Tanto, in linea con quanto già stabilito dalla legge delega 27 settembre 2021, n. 134, che, all’art. 1, comma 7, lett. h), circoscriveva all’impugnazione della sentenza la previsione poi trasfusa all’art. 581, comma 1-quater, cod. proc. pen.

La precedente conclusione trova, peraltro, ulteriore riscontro nella disciplina transitoria prevista dall’art. 89, comma 3, d.lgs. 10 ottobre 2022, n. 150, che, nel prevedere, tra l’altro, che le disposizioni dell’art. 581, commi 1-ter e 1-quater, cod. proc. pen. si applicano alle sole impugnazioni proposte avverso sentenze pronunciate in data successiva a quella di entrata in vigore del medesimo decreto, sembra escludere dal loro ambito applicativo le impugnazioni, quale quella di cui qui si discute, volte a sindacare la legittimità di provvedimenti emessi in forma diversa dalla sentenza.

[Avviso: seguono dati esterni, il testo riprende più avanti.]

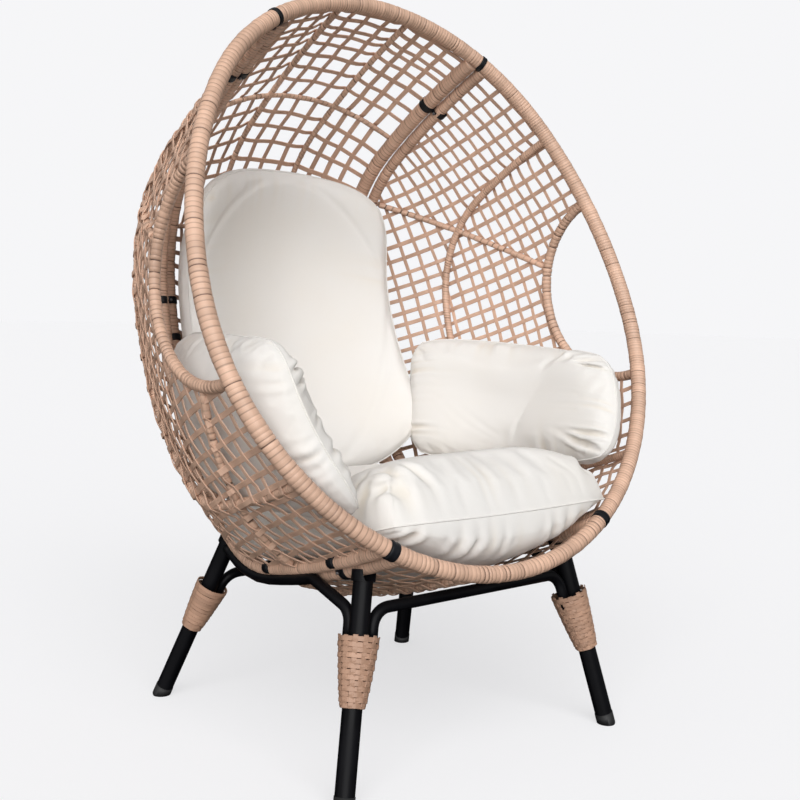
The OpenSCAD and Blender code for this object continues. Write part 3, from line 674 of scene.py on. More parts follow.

Le precedenti considerazioni inducono, in conclusione, il convincimento che il ricorso presentato nell’interesse di V. C. sia ammissibile a dispetto dell’assenza tanto della dichiarazione o elezione di domicilio quanto dello specifico mandato ad impugnare.

Nei giorni scorsi ha destato notevole interesse una decisione diametralmente opposta, precisamente Cass. pen., Sez. 5^, n. 42414/2023 (anch’essa commentata da Terzultima Fermata, a questo link per la consultazione), la quale ha ritenuto applicabile al ricorso per cassazione la previsione dell’art. 581, comma 1-quater, c.p.p., e contestualmente dichiarato manifestamente infondata la questione di legittimità costituzionale della norma, avanzata in via preliminare dal difensore d’ufficio dell’imputato, che aveva proposto in proprio l’impugnazione. 

Il conflitto interpretativo tra le due decisioni menzionate non potrebbe essere più vistoso e determina una pericolosa condizione di incertezza su una relazione essenziale del processo, quale è quella tra imputato e difensore, e su una prerogativa difensiva altrettanto essenziale, quale è la facoltà di ricorso per cassazione.

Riteniamo che l’orientamento espresso dal collegio della prima sezione sia il più convincente, a partire dal condivisibile richiamo al principio di stretta interpretazione delle norme in materia di impugnazione, la cui valorizzazione dovrebbe imporre di respingere qualsiasi indirizzo che porti a restringere l’accesso ad un mezzo di impugnazione attraverso l’imposizione di un adempimento non previsto dalla lettera della legge.

Comunque sia, la funzione di stabilizzazione della legge affidata alla Corte di cassazione, il cui corretto assolvimento è direttamente strumentale alla prevedibilità delle norme, esige che si faccia chiarezza in tempi rapidi.